Copy out all the records exactly.

#### GIVEN INFORMATION:

==========

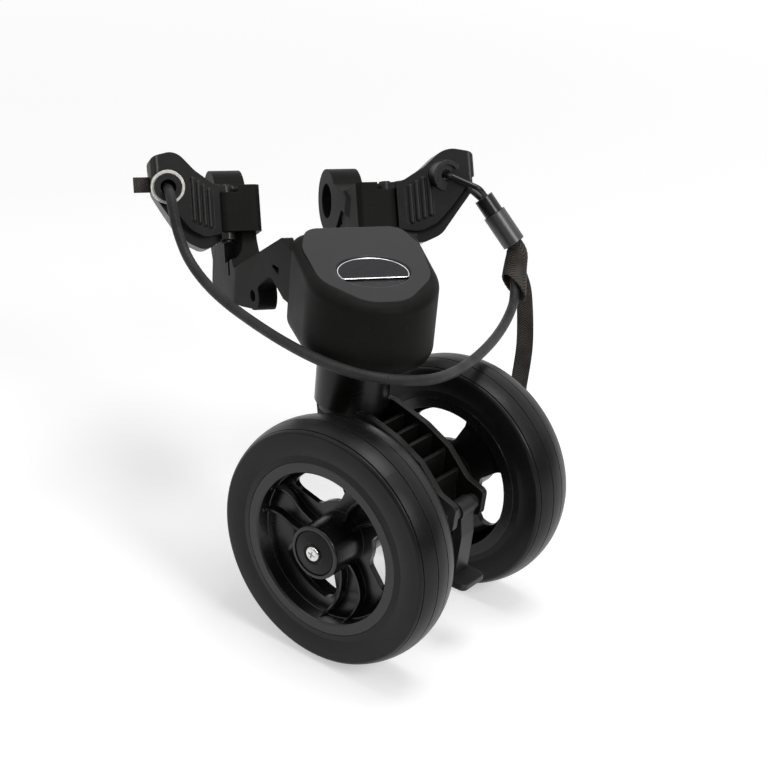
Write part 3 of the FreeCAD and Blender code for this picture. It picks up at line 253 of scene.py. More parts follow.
def braided_tube(name, line, diameter, start_normal, flip=1, closed=False):
    """braided sleeve along a line; its sides keep their heading without twisting"""
    ahead = np.gradient(line, axis=0)
    if closed:
        ahead = np.roll(line, -1, axis=0) - np.roll(line, 1, axis=0)
    ahead /= np.linalg.norm(ahead, axis=1)[:, None]
    spans = np.linalg.norm(np.diff(line, axis=0), axis=1)
    along = np.concatenate([[0], np.cumsum(spans)])
    normal = np.array(start_normal, float)
    angles = np.arange(CORD_SIDES) * 2 * math.pi / CORD_SIDES
    vertices, uvs = [], []
    for spot, heading, run in zip(line, ahead, along):
        normal = normal - heading * normal.dot(heading)
        normal /= np.linalg.norm(normal)
        side = np.cross(heading * flip, normal)
        lift = BRAID_RELIEF * (braid_height(angles, run * flip) - 1)
        radius = (diameter / 2 + lift)[:, None]
        vertices.extend(spot + radius * (np.cos(angles)[:, None] * normal
                                         + np.sin(angles)[:, None] * side))
        uvs.extend((run, angle * diameter / 2) for angle in angles)
    faces = []
    rings = len(line)
    for ring in range(rings if closed else rings - 1):
        base, top = ring * CORD_SIDES, (ring + 1) % rings * CORD_SIDES
        for i in range(CORD_SIDES):
            j = (i + 1) % CORD_SIDES
            quad = (base + i, base + j, top + j, top + i)
            faces.append(quad if flip > 0 else quad[::-1])
    if not closed:
        faces.append(tuple(range(CORD_SIDES))[::-flip])
        faces.append(tuple(range((rings - 1) * CORD_SIDES, rings * CORD_SIDES))[::flip])
    return mesh_piece(name, vertices, faces, uvs)


def new_group(name, inputs, outputs):
    """empty shader group with named sockets; returns the group and its two end nodes"""
    group = bpy.data.node_groups.new(name, "ShaderNodeTree")
    for label, kind, value in inputs:
        socket = group.interface.new_socket(label, in_out="INPUT", socket_type="NodeSocket" + kind)
        socket.default_value = value
    for label, kind in outputs:
        group.interface.new_socket(label, in_out="OUTPUT", socket_type="NodeSocket" + kind)
    return group, group.nodes.new("NodeGroupInput"), group.nodes.new("NodeGroupOutput")


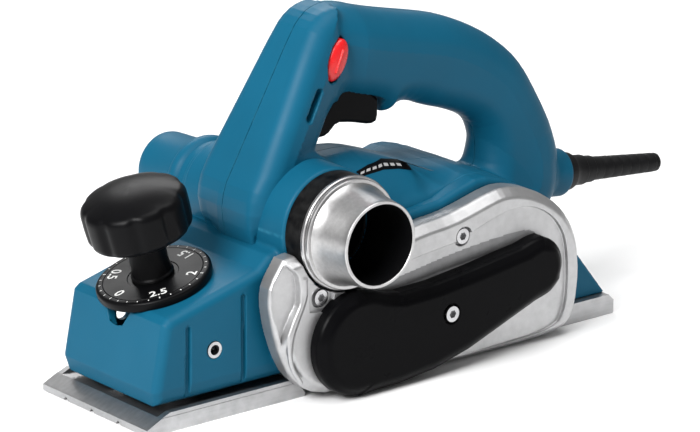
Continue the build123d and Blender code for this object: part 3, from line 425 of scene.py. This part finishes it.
def casting_field(x, y, z):
    """Silver die casting: bevelled rim, recessed face, pocket, S-shaped ridge and belt channel."""
    out = -y
    edge = field_outline(x, z, CASTING_LOOP)
    face = 55.2 + ramp(x, -80, 40, -0.6, 0)
    bevel = (edge + 4.2) * 0.76 + (out - face) * 0.65
    solid = field_cap(np.maximum(edge, 42.2 - out), out - face, 0.7)
    solid = field_cap(solid, bevel, 0.8)
    # recessed face inside the raised rim
    inside = field_outline(x, z, RIM_LOOP)
    solid = field_cut(solid, field_cap(inside, 53.2 - out, 0.6), 0.5)
    # triangular pocket with a hollowed floor
    pocket = field_outline(x, z, POCKET_LOOP) + 1.4
    solid = field_cut(solid, np.maximum(pocket, 49.6 + 0.12 * (x + 72) - out), 1.2)
    ridge = np.hypot(polyline_distance(x, z, RIDGE_LOOP), out - face + 0.6) - 1.15
    solid = field_join(solid, ridge, 1)
    # channel that slopes down to the black cover
    channel = field_outline(x, z, CHANNEL_LOOP)
    slope_down = np.minimum(channel, 0) * 0.3 + 54.6 - out
    solid = field_cut(solid, np.maximum(channel, slope_down), 0.7)
    # square boss and recesses of the two screws
    boss_x, boss_z = x - CASTING_SCREWS[0][0], z - CASTING_SCREWS[0][1]
    moat = np.maximum(np.abs(boss_x), np.abs(boss_z + 0.18 * boss_x)) - 7
    solid = field_cut(solid, np.maximum(moat, 53.4 - out), 0.4)
    for centre, depth in zip(CASTING_SCREWS, (51.6, 50.6)):
        solid = field_cut(solid, np.maximum(field_disc(x, z, centre, 4.9), depth - out), 0.5)
    # clear of the duct's collar and its adapter
    ring = field_disc(x, z, DUCT_XZ, 28.7)
    solid = field_cut(solid, ring, 0.6)
    # belt chamber, with bearing recesses
    solid = np.maximum(solid, -np.maximum(cover_outline(x, z) + 1, 45.5 - out))
    for centre in (DRUM_XZ, MOTOR_XZ):
        solid = np.maximum(solid, -np.maximum(field_disc(x, z, centre, 11.1), 38 - out))
    return solid


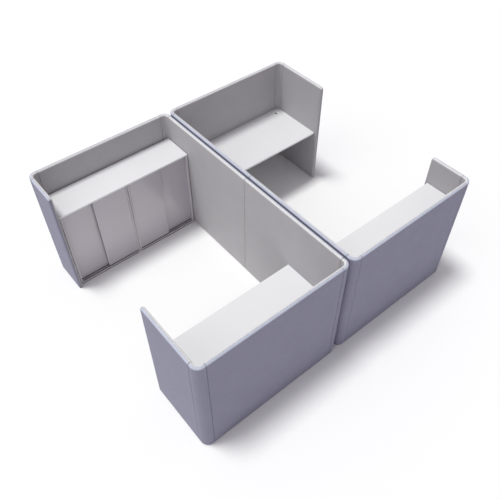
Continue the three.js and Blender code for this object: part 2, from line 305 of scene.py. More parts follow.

==========

#### ANSWER TO THIS TASK:
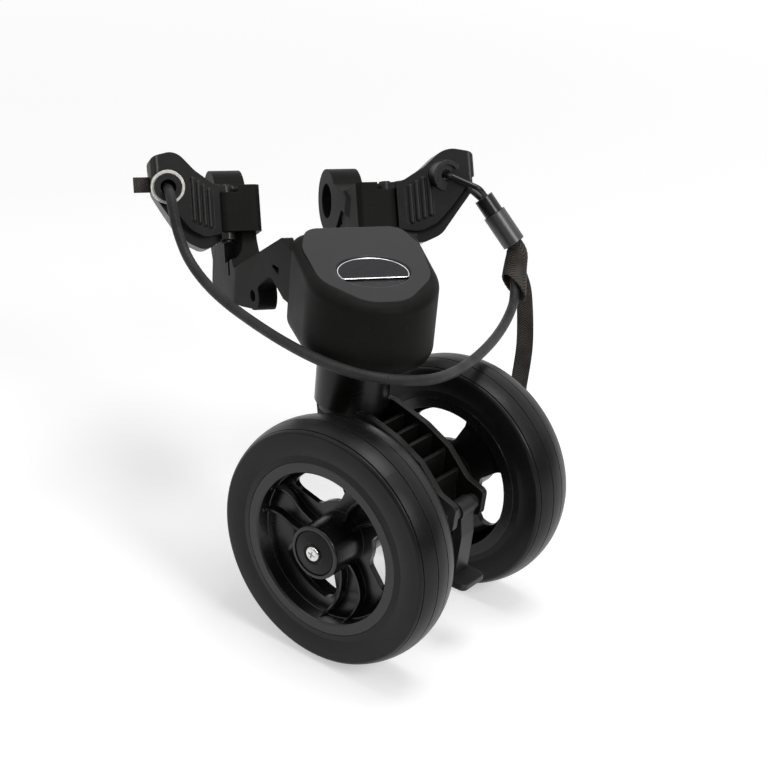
Write part 3 of the FreeCAD and Blender code for this picture. It picks up at line 253 of scene.py. More parts follow.
def braided_tube(name, line, diameter, start_normal, flip=1, closed=False):
    """braided sleeve along a line; its sides keep their heading without twisting"""
    ahead = np.gradient(line, axis=0)
    if closed:
        ahead = np.roll(line, -1, axis=0) - np.roll(line, 1, axis=0)
    ahead /= np.linalg.norm(ahead, axis=1)[:, None]
    spans = np.linalg.norm(np.diff(line, axis=0), axis=1)
    along = np.concatenate([[0], np.cumsum(spans)])
    normal = np.array(start_normal, float)
    angles = np.arange(CORD_SIDES) * 2 * math.pi / CORD_SIDES
    vertices, uvs = [], []
    for spot, heading, run in zip(line, ahead, along):
        normal = normal - heading * normal.dot(heading)
        normal /= np.linalg.norm(normal)
        side = np.cross(heading * flip, normal)
        lift = BRAID_RELIEF * (braid_height(angles, run * flip) - 1)
        radius = (diameter / 2 + lift)[:, None]
        vertices.extend(spot + radius * (np.cos(angles)[:, None] * normal
                                         + np.sin(angles)[:, None] * side))
        uvs.extend((run, angle * diameter / 2) for angle in angles)
    faces = []
    rings = len(line)
    for ring in range(rings if closed else rings - 1):
        base, top = ring * CORD_SIDES, (ring + 1) % rings * CORD_SIDES
        for i in range(CORD_SIDES):
            j = (i + 1) % CORD_SIDES
            quad = (base + i, base + j, top + j, top + i)
            faces.append(quad if flip > 0 else quad[::-1])
    if not closed:
        faces.append(tuple(range(CORD_SIDES))[::-flip])
        faces.append(tuple(range((rings - 1) * CORD_SIDES, rings * CORD_SIDES))[::flip])
    return mesh_piece(name, vertices, faces, uvs)


def new_group(name, inputs, outputs):
    """empty shader group with named sockets; returns the group and its two end nodes"""
    group = bpy.data.node_groups.new(name, "ShaderNodeTree")
    for label, kind, value in inputs:
        socket = group.interface.new_socket(label, in_out="INPUT", socket_type="NodeSocket" + kind)
        socket.default_value = value
    for label, kind in outputs:
        group.interface.new_socket(label, in_out="OUTPUT", socket_type="NodeSocket" + kind)
    return group, group.nodes.new("NodeGroupInput"), group.nodes.new("NodeGroupOutput")


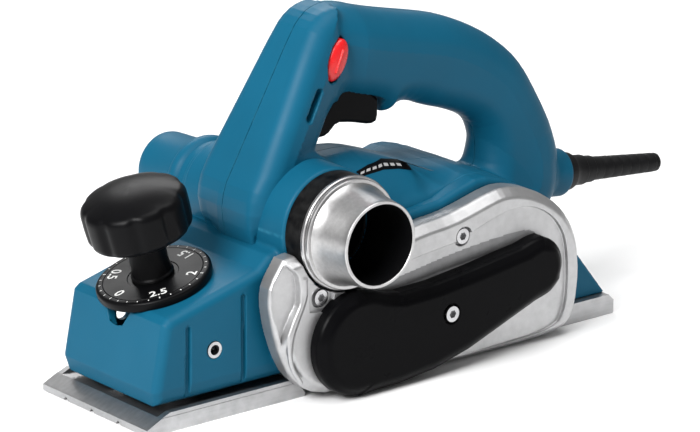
Continue the build123d and Blender code for this object: part 3, from line 425 of scene.py. This part finishes it.
def casting_field(x, y, z):
    """Silver die casting: bevelled rim, recessed face, pocket, S-shaped ridge and belt channel."""
    out = -y
    edge = field_outline(x, z, CASTING_LOOP)
    face = 55.2 + ramp(x, -80, 40, -0.6, 0)
    bevel = (edge + 4.2) * 0.76 + (out - face) * 0.65
    solid = field_cap(np.maximum(edge, 42.2 - out), out - face, 0.7)
    solid = field_cap(solid, bevel, 0.8)
    # recessed face inside the raised rim
    inside = field_outline(x, z, RIM_LOOP)
    solid = field_cut(solid, field_cap(inside, 53.2 - out, 0.6), 0.5)
    # triangular pocket with a hollowed floor
    pocket = field_outline(x, z, POCKET_LOOP) + 1.4
    solid = field_cut(solid, np.maximum(pocket, 49.6 + 0.12 * (x + 72) - out), 1.2)
    ridge = np.hypot(polyline_distance(x, z, RIDGE_LOOP), out - face + 0.6) - 1.15
    solid = field_join(solid, ridge, 1)
    # channel that slopes down to the black cover
    channel = field_outline(x, z, CHANNEL_LOOP)
    slope_down = np.minimum(channel, 0) * 0.3 + 54.6 - out
    solid = field_cut(solid, np.maximum(channel, slope_down), 0.7)
    # square boss and recesses of the two screws
    boss_x, boss_z = x - CASTING_SCREWS[0][0], z - CASTING_SCREWS[0][1]
    moat = np.maximum(np.abs(boss_x), np.abs(boss_z + 0.18 * boss_x)) - 7
    solid = field_cut(solid, np.maximum(moat, 53.4 - out), 0.4)
    for centre, depth in zip(CASTING_SCREWS, (51.6, 50.6)):
        solid = field_cut(solid, np.maximum(field_disc(x, z, centre, 4.9), depth - out), 0.5)
    # clear of the duct's collar and its adapter
    ring = field_disc(x, z, DUCT_XZ, 28.7)
    solid = field_cut(solid, ring, 0.6)
    # belt chamber, with bearing recesses
    solid = np.maximum(solid, -np.maximum(cover_outline(x, z) + 1, 45.5 - out))
    for centre in (DRUM_XZ, MOTOR_XZ):
        solid = np.maximum(solid, -np.maximum(field_disc(x, z, centre, 11.1), 38 - out))
    return solid


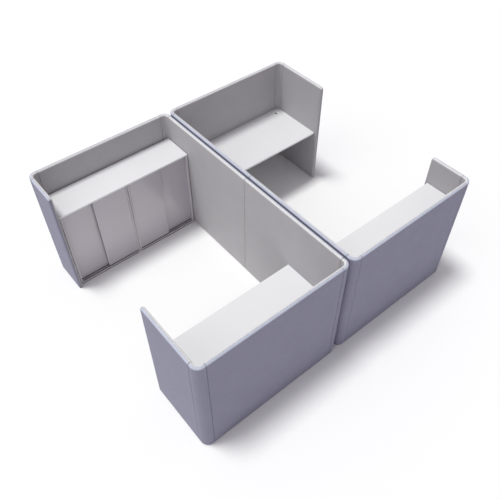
Continue the three.js and Blender code for this object: part 2, from line 305 of scene.py. More parts follow.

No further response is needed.